The after Christmas sales can be a great time to pick up a bargain or two. That said it’s also easy to get caught up in the frenzy of markdowns and discounts that you end up buying something that you don’t particularly need or want simply because the allure of a sale item is too hard to resist. Which is why it’s important to learn how to shop more consciously.
The movement towards more conscious shopping is getting bigger and with good reason—we all want to consume less and make more considered choices and embrace less of a disposable mentality. And what better time to start than at a time when we’re encouraged to buy up big. Here are a few things to ask yourself before making a fashion purchase…
Do you own anything else like it?
We all tend to have things that we gravitate towards whenever we’re shopping so instead of buying just a different variation of something you already own stop and think about whether you really will improve or fill a gap in your wardrobe by buying that particular item. Because you don’t want to find that you’ve just stockpiled 10 different white t-shirts and only end up wearing two of them.
Is this going to last in the long term?
A bargain isn’t a bargain if it’s something that’s going to fall apart after a few wears. Instead focus on buying well made, quality items that will be with you years down the track. It may be something that you’ll have to pay a little more for, but it’s better than buying lots of cheaper things that you’ll need to replace constantly.
If this were more expensive would you still want to buy it?

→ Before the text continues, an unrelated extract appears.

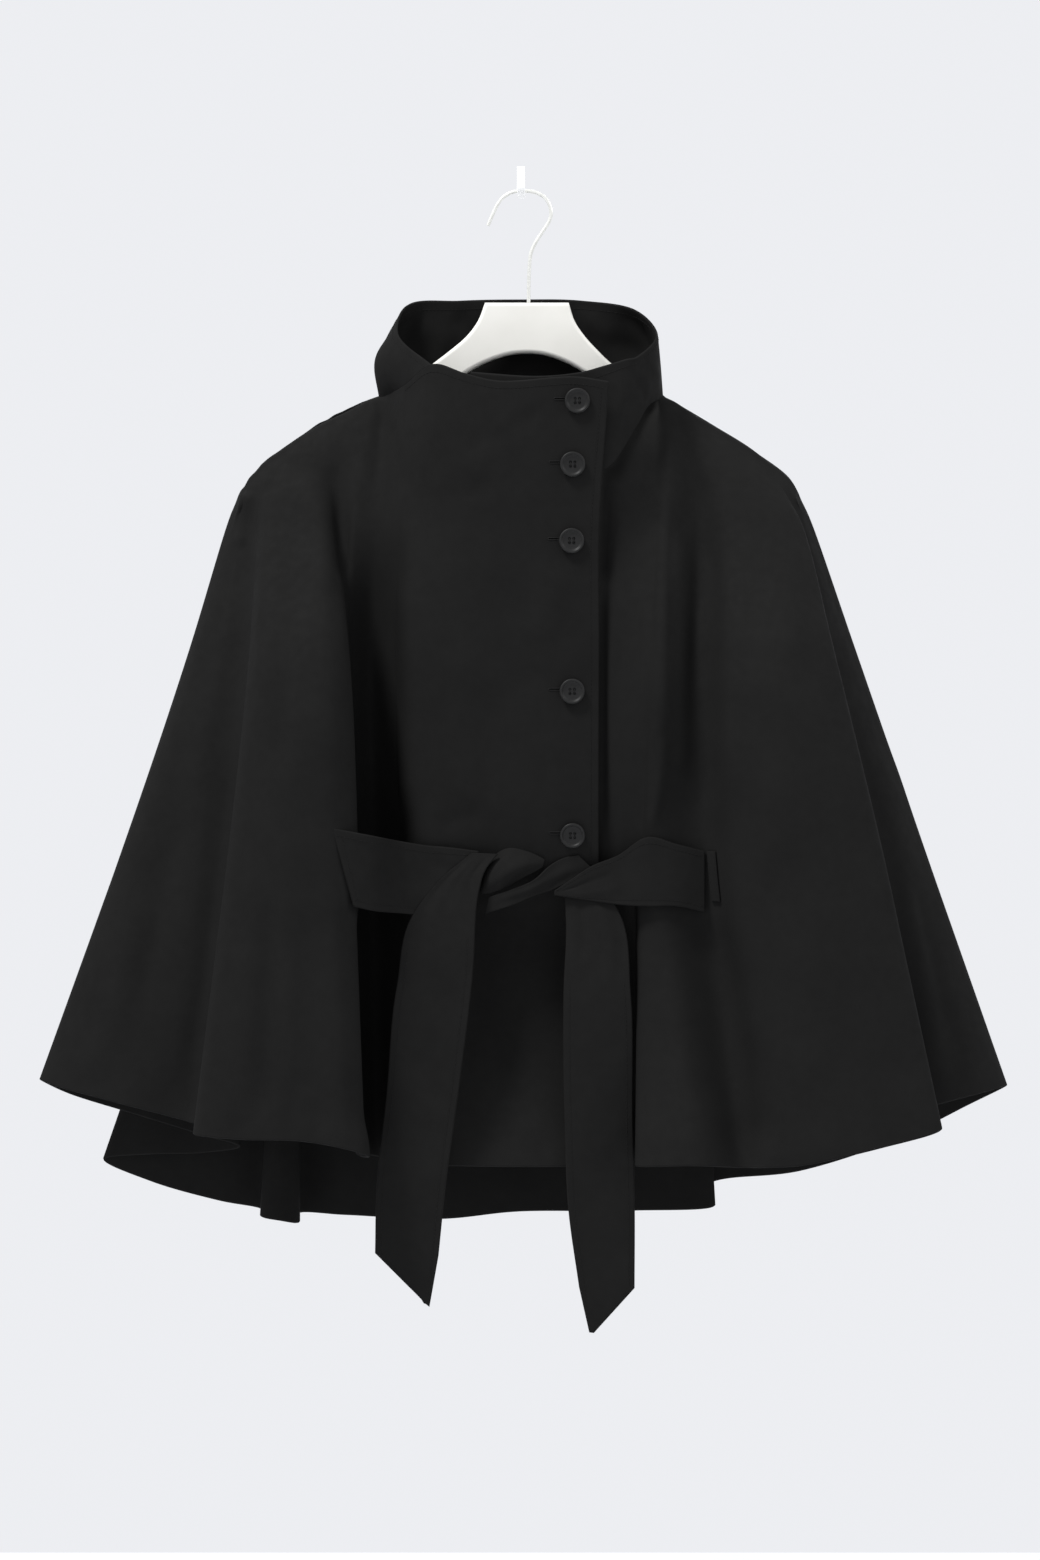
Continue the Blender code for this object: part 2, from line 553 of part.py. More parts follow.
def button(drape, name, x, z):
    """A turned button with a raised rim and four holes, facing out from the front."""
    seat, normal = surface_point(drape, x, z)
    seat = np.array([x, seat[1], z]) + normal * (WALL / 2 + BUTTON_LIFT)
    side = unit(np.cross(np.array([0.0, 0.0, 1.0]), normal))
    up = np.cross(normal, side)
    profile = [
        (BUTTON_RADIUS * 0.62, 0.0),
        (BUTTON_RADIUS * 0.96, BUTTON_HEIGHT * 0.35),
        (BUTTON_RADIUS, BUTTON_HEIGHT * 0.7),
        (BUTTON_RADIUS - BUTTON_RIM * 0.45, BUTTON_HEIGHT),
        (BUTTON_RADIUS - BUTTON_RIM, BUTTON_HEIGHT - BUTTON_DISH),
    ]
    turns = np.linspace(0.0, 2 * np.pi, BUTTON_SIDES, endpoint=False)
    points = []
    for radius, height in profile:
        for turn in turns:
            points.append(seat + side * radius * np.cos(turn) + up * radius * np.sin(turn) + normal * height)
    faces = [tuple(reversed(range(BUTTON_SIDES)))]
    for ring in range(len(profile) - 1):
        for index in range(BUTTON_SIDES):
            after = (index + 1) % BUTTON_SIDES
            a, b = ring * BUTTON_SIDES + index, ring * BUTTON_SIDES + after
            faces.append((a, b, b + BUTTON_SIDES, a + BUTTON_SIDES))
    faces.append(tuple(range((len(profile) - 1) * BUTTON_SIDES, len(profile) * BUTTON_SIDES)))
    disc = add_mesh(name, points, faces, BUTTON)
    turned_out(disc)
    for index in range(4):
        turn = np.pi / 4 + index * np.pi / 2
        centre = seat + (side * np.cos(turn) + up * np.sin(turn)) * BUTTON_HOLE_OFFSET
        ring_points = []
        for height in (-2.0, BUTTON_HEIGHT + 2.0):
            for step in range(BUTTON_HOLE_SIDES):
                angle = 2 * np.pi * step / BUTTON_HOLE_SIDES
                offset = side * np.cos(angle) + up * np.sin(angle)
                ring_points.append(centre + offset * BUTTON_HOLE_RADIUS + normal * height)
        sides = BUTTON_HOLE_SIDES
        walls = [(i, (i + 1) % sides, sides + (i + 1) % sides, sides + i) for i in range(sides)]
        walls += [tuple(reversed(range(sides))), tuple(range(sides, 2 * sides))]
        cutter = turned_out(add_mesh(f"{name}_cutter_{index + 1}", ring_points, walls, BUTTON))
        cutter.hide_render = True
        cutter.display_type = "WIRE"
        cut = disc.modifiers.new(f"hole_{index + 1}", "BOOLEAN")
        cut.object = cutter
        cut.operation = "DIFFERENCE"
    return disc


def slit_welt(drape):
    """The welt beside the slit that the belt enters, lying on the left front."""
    start, stop = drape.at(WELT_FOLDS[0]), drape.at(WELT_FOLDS[1])
    low, high = sorted((start, stop))
    first, last = WELT_SPAN
    across = np.linspace(mix(high, low, last), mix(high, low, first), 4)
    down = np.linspace(*WELT_ROWS, 6)
    middle, normals = drape.facets(*WELT_FOLDS[::-1], across, down)
    middle = middle + normals * (WALL / 2 + WELT_LIFT + WELT_WALL / 2)
    points, faces = wall_mesh(middle, normals, WELT_WALL)
    return add_mesh("slit_welt", points, faces, CLOTH)


def hanger():
    """The hanger's board: a neck plate and two arms, in one flat piece with rounded edges."""
    count = len(HANGER_OUTLINE)
    front, back = RIDGE_Y - HANGER_THICK / 2, RIDGE_Y + HANGER_THICK / 2
    points = [(x, front, z) for x, z in HANGER_OUTLINE] + [(x, back, z) for x, z in HANGER_OUTLINE]
    faces = [tuple(range(count)), tuple(reversed(range(count, 2 * count)))]
    for index in range(count):
        after = (index + 1) % count
        faces.append((after, index, count + index, count + after))
    board = turned_out(add_mesh("hanger", points, faces, HANGER))
    bevel = board.modifiers.new("rounded", "BEVEL")
    bevel.width = HANGER_BEVEL * MM
    bevel.segments = 2
    bevel.limit_method = "ANGLE"
    bevel.angle_limit = np.radians(60)
    bevel.use_clamp_overlap = True
    return board


def wire():
    """The hanger's wire hook: a round wire along its route, in the plane of the hanger."""
    made = bpy.data.curves.new("hanger_hook", "CURVE")
    made.dimensions = "3D"
    made.bevel_depth = WIRE_RADIUS * MM
    made.bevel_resolution = 2
    made.use_fill_caps = True
    route = np.array(WIRE_ROUTE, float)
    fine = curve(np.arange(len(route)), route, np.linspace(0, len(route) - 1, 2 * len(route) - 1))
    line = made.splines.new("POLY")
    line.points.add(len(fine) - 1)
    for point, (x, z) in zip(line.points, fine):
        point.co = (x * MM, RIDGE_Y * MM, z * MM, 1.0)
    made.materials.append(material(WIRE))
    hook = bpy.data.objects.new("hanger_hook", made)
    bpy.context.collection.objects.link(hook)
    return hook


def wall_hook():
    """The small hook on the wall: a flat leg against it, bent forward under the wire and up to a lip."""
    path = np.array(WALL_HOOK_PATH, float)
    half = WALL_HOOK_WIDTH / 2
    left = np.column_stack([np.full(len(path), -half), path])
    right = np.column_stack([np.full(len(path), half), path])
    middle = np.stack([left, right], axis=1)
    points, faces = wall_mesh(middle, grid_normals(middle), WALL_HOOK_THICK)
    return turned_out(add_mesh("wall_hook", points, faces, HOOK))


def build():
    clear_scene()
    drape = Drape()
    panel(drape, "front_right", "edge", "side_right", -1, False, True)
    panel(drape, "back", "side_right", "side_left", 1, True, True)
    panel(drape, "front_left", "side_left", "lap_edge", -1, True, False)
    collar(drape)
    band("belt_right", BELT_RIGHT, BELT_WALL)
    band("belt_left", BELT_LEFT, BELT_WALL)
    band("belt_inside", BELT_INSIDE, BELT_WALL, across=2)
    band("belt_tail_right", TAIL_RIGHT, BELT_WALL, straight=1)
    band("belt_tail_left", TAIL_LEFT, BELT_WALL, straight=1)
    band("belt_cross", BELT_CROSS, BELT_WALL)
    band("belt_knot", BELT_KNOT, BELT_WALL, across=7, crown=KNOT_CROWN)
    slit_welt(drape)
    for index, (x, z) in enumerate(BUTTONS):
        button(drape, f"button_{index + 1}", x, z)
    hanger()
    wire()
    wall_hook()


build()
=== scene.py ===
"""Looks of the cape trench jacket on its hanger and wall hook.

The jacket's sheet is made again from its folds, finer, with the small creases of the cloth, its weave and
its sewing. Sizes are in millimetres until a mesh is made. In the pieces' names left and right are the
wearer's.
"""

import bpy
import numpy as np
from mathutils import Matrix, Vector


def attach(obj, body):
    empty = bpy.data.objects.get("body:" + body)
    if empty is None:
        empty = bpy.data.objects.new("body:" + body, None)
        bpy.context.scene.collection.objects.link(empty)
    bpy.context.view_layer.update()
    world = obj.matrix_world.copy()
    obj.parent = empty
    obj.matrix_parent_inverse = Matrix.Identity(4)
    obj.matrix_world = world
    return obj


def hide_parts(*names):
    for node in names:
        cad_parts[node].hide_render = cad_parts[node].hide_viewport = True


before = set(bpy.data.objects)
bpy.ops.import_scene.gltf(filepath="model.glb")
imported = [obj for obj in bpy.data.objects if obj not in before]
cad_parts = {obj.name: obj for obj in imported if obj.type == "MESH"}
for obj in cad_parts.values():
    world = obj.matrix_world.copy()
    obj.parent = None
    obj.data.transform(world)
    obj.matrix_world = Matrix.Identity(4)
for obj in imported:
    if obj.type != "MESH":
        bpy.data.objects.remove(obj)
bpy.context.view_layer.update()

MM = 0.001

# Cloth
WALL = 2.0
BELT_WALL = 2.6
LIP = 0.5
SEAM_LIP = 0.1
RIM_LIP = 1.1
SEAM_HALF_GAP = 0.2
INSIDE_SHIFT = 0.0003
RIDGE_HALF_GAP = 0.05
UPPER_Z = -298.0
CHEST_Z = -391.0
BELT_Z = -586.0
RIDGE_Y = -24.0
RIDGE_REACH = 2.5
CROWN_OUT = 7.0
CROWN_DROP = 1.2
CAP_OUT = 13.0
CAP_DROP = 7.0
BACK_CAP_IN = 1.0
FREE_CROWN = 0.05
FREE_CAP = 0.15
LEVELS = [0.0, 0.012, 0.035, 0.18, 0.32, 0.6, 0.7, 1.0]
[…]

We sometimes fall under the spell of a discounted price and forget if we actually really like something or just like how much it costs. So the next time you are considering making a sale purchase, ask yourself if it’s something that you’d still figure out a way to buy if it was more expensive. If you’d baulk at buying it at its original price then maybe think twice.
Can you afford it?
Another thing about shopping more consciously is that it’s healthier for our bank balances. It’s about phasing out impulse purchases that ultimately aren’t worth the cost and thinking about potential buys a lot more deeply. The most practical consideration of any sale item is the price tag. Be honest with yourself and ask if you can actually afford to buy it. If not, well it might be worth leaving it on the shelf. Shop slowly and thoughtfully.
Is it really going to make your wardrobe better?
This question has the potential to weed out a lot of unnecessary purchases. Whenever you find something that you think you want to buy on sale, ask yourself if it’s really going to improve your wardrobe for the better—this means that it’s something that it’s going to elevate things you already own and also make getting dressed every day easier. If you can’t honestly say ‘yes’ then direct your hard earned shopping budget to something a little more worthwhile.